The next day Michel Janssen, Chief Research Officer at the Everest Group, provided a foreboding talent outlook on a LinkedIn post describing how lower birth rates starting twenty years ago has resulted in 2.4 million less new workers coming into the labor market today.

Both articles got us thinking: with fewer workers entering the workforce compounded by the exodus attributed to the great resignation - baby boomers retiring, workers changing careers or simply re-evaluating priorities - are we now forced to revisit the age-old question, will technology displace workers?

The theoretical impact of automation technologies on labor is ambiguous. What is clear is that automation increases the aggregate labor productivity (i.e. for a fixed amount of labor and capital you can produce more units of real output). In some cases, this can increase employment in the affected sector because it changes the consumption tradeoff. In others, it might decrease aggregate employment in a sector, and has been documented in some cases where robots were introduced into industrial processes. A thorough modern paper on the topic is Acemoglu and Restrepo (2020).

Even when automation can directly perform duties previously covered by a human, net labor demand and employment can still increase. For example, it can free up human headcount to focus on higher return activities, such as the trusted advisor role. Automation needs to be considered at a task level, not at a job level, as many job duties comprise a diverse mix of tasks. In this case, the theoretical prediction is that automation of certain tasks will increase the demand for labor in related/complementary non-automated tasks. The relative mixes of these at the job or role level determines the net impact on employment within a narrow vertical.

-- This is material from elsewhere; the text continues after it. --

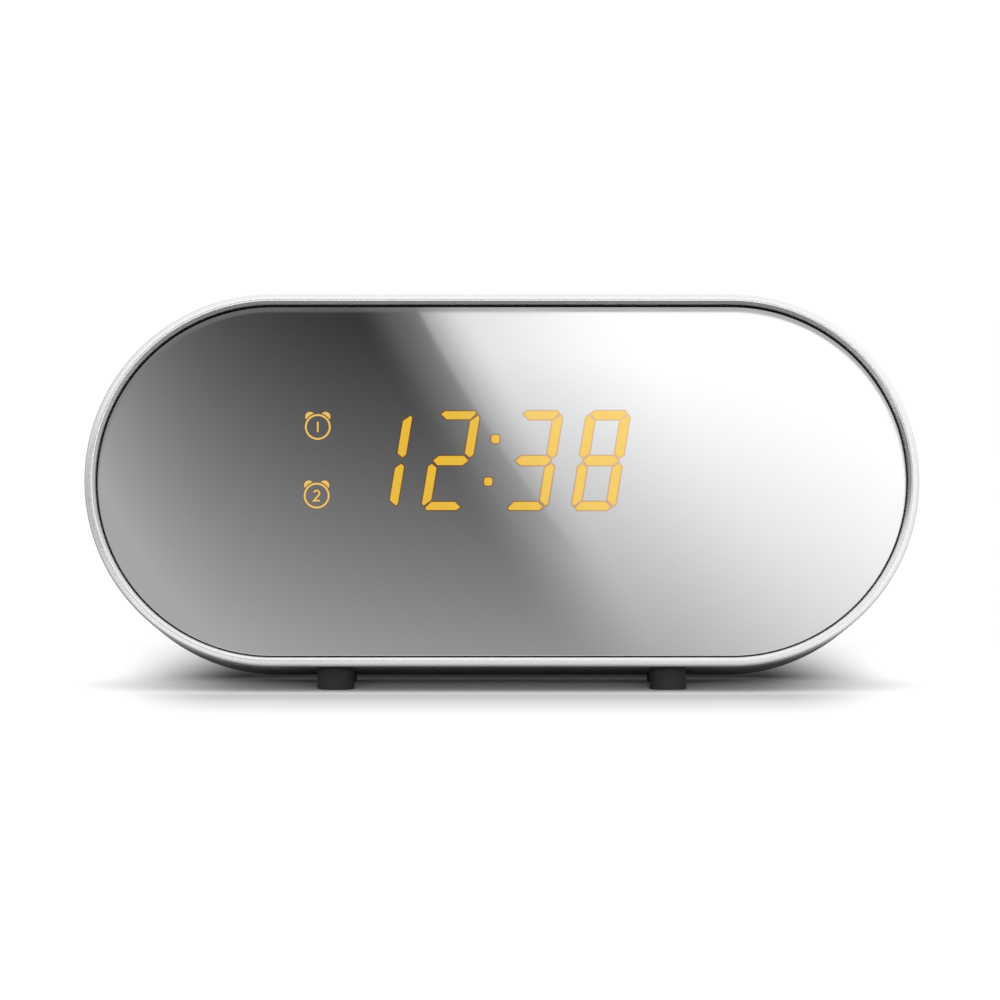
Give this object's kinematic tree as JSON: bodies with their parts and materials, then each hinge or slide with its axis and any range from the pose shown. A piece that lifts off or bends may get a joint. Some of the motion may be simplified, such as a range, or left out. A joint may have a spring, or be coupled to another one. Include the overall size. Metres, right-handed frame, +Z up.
{
  "type": "clock radio",
  "caption": "Table clock radio: upright body with round ends leaning back on low feet, mirror front with lit digits in a metallic rim, keys on top, speaker grille behind.",
  "frame": {"origin": "middle of the bottom of the overall box, on the surface the feet stand on", "axes": "+Z up, +X towards the right end as the user faces the mirror, +Y towards the back; the mirror faces -Y and leans back 7 degrees"},
  "size_m": [0.18, 0.0499, 0.0856],
  "materials": {
    "rim_metal": "satin silver lacquer on moulded plastic",
    "mirror": "half mirror, polished",
    "shell_plastic": "fine spark texture, charcoal",
    "key_plastic": "smooth satin, dark grey",
    "lit_amber": "lit segments",
    "black_plastic": "moulded black",
    "clear_guide": "polished light guide",
    "circuit_board": "green solder mask",
    "chip_black": "moulded package",
    "capacitor_sleeve": "shrink sleeve",
    "socket_plastic": "natural nylon",
    "flat_cable": "grey ribbon",
    "red_wire": "insulated wire",
    "plain_steel": "zinc plated",
    "magnet_ferrite": "sintered ferrite",
    "copper_coil": "enamelled copper",
    "cone_paper": "pressed paper, coated",
    "grille_cloth": "fine woven black",
    "foam": "black foam",
    "foot_rubber": "soft rubber",
    "cell_steel": "polished nickel"
  },
  "bodies": {
    "radio": {"front_bezel": "rim_metal", "mirror_lens": "mirror", "lens_tape": "foam", "front_housing": "shell_plastic", "rear_cabinet": "shell_plastic", "display_housing": "black_plastic", "display_segments": "lit_amber", "icon_light_guides": "clear_guide", "display_board": "circuit_board", "display_leds": "clear_guide", "main_board": "circuit_board", "tuner_shield": "plain_steel", "main_chips": "chip_black", "capacitors": "capacitor_sleeve", "voltage_regulator": "chip_black", "crystal": "plain_steel", "cable_sockets": "socket_plastic", "display_cable": "flat_cable", "key_cable": "flat_cable", "speaker_wires": "red_wire", "key_board": "circuit_board", "tact_switches": "black_plastic", "speaker_basket": "plain_steel", "speaker_cone": "cone_paper", "voice_coil": "copper_coil", "speaker_magnet": "magnet_ferrite", "speaker_yoke": "plain_steel", "speaker_gasket": "foam", "speaker_screws": "plain_steel", "grille_cloth": "grille_cloth", "dc_jack_body": "black_plastic", "dc_jack_pin": "plain_steel", "battery_holder": "black_plastic", "battery_contacts": "plain_steel", "coin_cell": "cell_steel", "antenna_gland": "foot_rubber", "case_screws": "plain_steel", "board_screws": "plain_steel", "front_foot_left": "foot_rubber", "front_foot_right": "foot_rubber", "rear_foot_left": "foot_rubber", "rear_foot_right": "foot_rubber"},
    "battery_door": {"battery_door": "shell_plastic"},
    "power_button": {"power_button": "key_plastic"},
    "set_button": {"set_button": "key_plastic"},
    "tune_down_button": {"tune_down_button": "key_plastic"},
    "tune_up_button": {"tune_up_button": "key_plastic"},
    "snooze_bar": {"snooze_bar": "key_plastic"},
    "alarm_1_button": {"alarm_1_button": "key_plastic"},
    "alarm_2_button": {"alarm_2_button": "key_plastic"},
    "volume_down_button": {"volume_down_button": "key_plastic"},
    "volume_up_button": {"volume_up_button": "key_plastic"}
  },
  "joints": [
    {"name": "power_press", "type": "slide", "parent": "radio", "child": "power_button", "axis": [0, -0.1219, -0.9925], "range_m": [0, 0.0007], "stiffness_N_per_m": 1500, "springref_m": -0.0006},
    {"name": "set_press", "type": "slide", "parent": "radio", "child": "set_button", "axis": [0, -0.1219, -0.9925], "range_m": [0, 0.0007], "stiffness_N_per_m": 1500, "springref_m": -0.0006},
    {"name": "tune_down_press", "type": "slide", "parent": "radio", "child": "tune_down_button", "axis": [0, -0.1219, -0.9925], "range_m": [0, 0.0007], "stiffness_N_per_m": 1500, "springref_m": -0.0006},
    {"name": "tune_up_press", "type": "slide", "parent": "radio", "child": "tune_up_button", "axis": [0, -0.1219, -0.9925], "range_m": [0, 0.0007], "stiffness_N_per_m": 1500, "springref_m": -0.0006},
    {"name": "snooze_press", "type": "slide", "parent": "radio", "child": "snooze_bar", "axis": [0, -0.1219, -0.9925], "range_m": [0, 0.0007], "stiffness_N_per_m": 1500, "springref_m": -0.0006},
    {"name": "alarm_1_press", "type": "slide", "parent": "radio", "child": "alarm_1_button", "axis": [0, -0.1219, -0.9925], "range_m": [0, 0.0007], "stiffness_N_per_m": 1500, "springref_m": -0.0006},
    {"name": "alarm_2_press", "type": "slide", "parent": "radio", "child": "alarm_2_button", "axis": [0, -0.1219, -0.9925], "range_m": [0, 0.0007], "stiffness_N_per_m": 1500, "springref_m": -0.0006},
    {"name": "volume_down_press", "type": "slide", "parent": "radio", "child": "volume_down_button", "axis": [0, -0.1219, -0.9925], "range_m": [0, 0.0007], "stiffness_N_per_m": 1500, "springref_m": -0.0006},
    {"name": "volume_up_press", "type": "slide", "parent": "radio", "child": "volume_up_button", "axis": [0, -0.1219, -0.9925], "range_m": [0, 0.0007], "stiffness_N_per_m": 1500, "springref_m": -0.0006},
    {"name": "battery_door_lift_off", "type": "slide", "parent": "radio", "child": "battery_door", "axis": [0, 0.9925, -0.1219], "range_m": [0, 0.02]}
  ]
}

At Fairmarkit, our platform can be viewed as a complementary tool, in that we drive process efficiency when humans need to be in the loop (non-automatable tasks) and automating easy yet mundane tasks, unlocking additional capacity to focus on more complex and often higher return activities such as the trusted advisor role. This allows existing teams to achieve more with fixed resources (or even fewer, if necessary, addressing the demographic issues). But because it increases the productivity and the efficacy of leveraging procurement teams' expertise, in many cases, we are increasing the demand for procurement services by increasing the value delivered per unit effort.

To get in front of socio-economic changes, procurement leaders need to leverage technology before socioeconomic factors, like lower birth rates, negate recent advances made in elevating procurement and sourcing at their respective companies.

To quote Andy Grove, past CEO at Intel, “we are at an inflection point.  Procurement leaders are expected to do more, with less.  We’ve been on a journey to play a trusted advisor role delivering greater return on deployed resources.  To achieve the expected outcome we need to balance investing in our team’s soft skills while unburdening them from the mundane.  This is where technology, specifically artificial intelligence, can help.”